Deixei-a falando sozinha. Sentei-me no sofá e liguei a TV. Na tela apareceram dois olhos gigantes. Tomei um susto, troquei o canal, mas os olhos continuaram se fixando em mim.

— Olá, você não acha que já esta na hora de me trocar?

Fiquei atônito por alguns momentos. Ela estava falando diretamente comigo.

— Ei, você é surdo? Já é hora de me trocar! — Não pude evitar e tive que responder:

— Trocar você? Por quê?

— Ora, estou fora de moda, muito larga, as telas de hoje são finas.

Desliguei e fui para o quintal, ficar sob a árvore. Aproveitei e liguei meu aparelho de vinil que fica na área de serviço; ele não fala, apenas toca os LPs que coloco no prato giratório. Aproveitei o fluir da música e fiquei pensando em minha condição servil aos objetos que habitavam minha casa.
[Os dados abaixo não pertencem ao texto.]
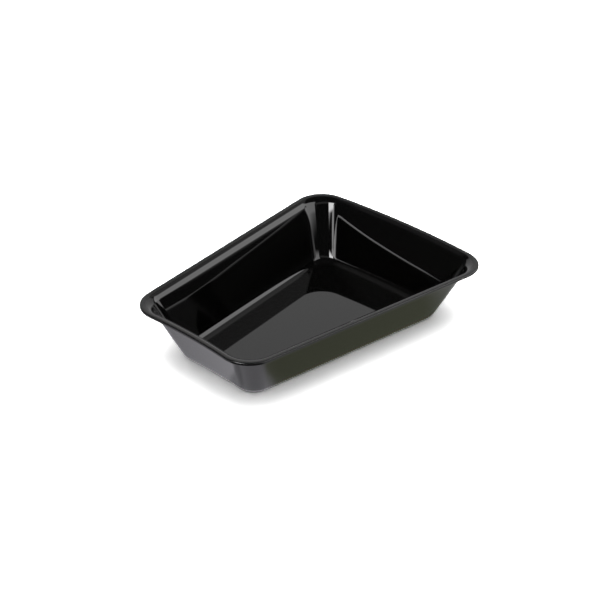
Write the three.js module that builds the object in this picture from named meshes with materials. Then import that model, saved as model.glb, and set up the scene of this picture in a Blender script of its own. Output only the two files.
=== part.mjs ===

Foi aí então que entendi, num vislumbre, que nossa sociedade vai se tornando diabética, cardíaca, estressada, cancerígena, reumática, paranóica, obesa, obsessivamente crônica e outras pérolas mais, enquanto que os objetos que trabalhamos para comprar continuavam fortes e vigorosos, cheios de saúde. Eles podiam ser trocados. Eu não, eu não podia me trocar por outro eu. Seria bom se pudéssemos entrar numa mega loja, tipo casas Bahia, e sair de lá com a posse de um outro eu, mais novo, mais calibrado e pago a prestações.

O pesadelo aumentou quando fui “tomado por uma súbita emoção”: que não só os objetos, mas as casas, os prédios das Igrejas, do Governo, as fábricas, tudo era mantido com o nosso desgaste físico, — inclusive formas de pensar que mais fazem mal do que bem. O resumo da ópera era trágico: minha saúde, toda ela, era canalizada para manutenção de um mundo que parecia sem sentido.

Quando estivermos mortos, todos de minha geração, e outros mais novos estiverem de pé sobre o planeta, os objetos que ajudei a construir e as formas de pensar que impulsionei, estarão vivos. Do meu corpo só restará o pó, mas as algemas que ajudei a construir - você também, caro leitor - estarão soltas pelo mundo, criando novos escravos e mais degradação do corpo humano.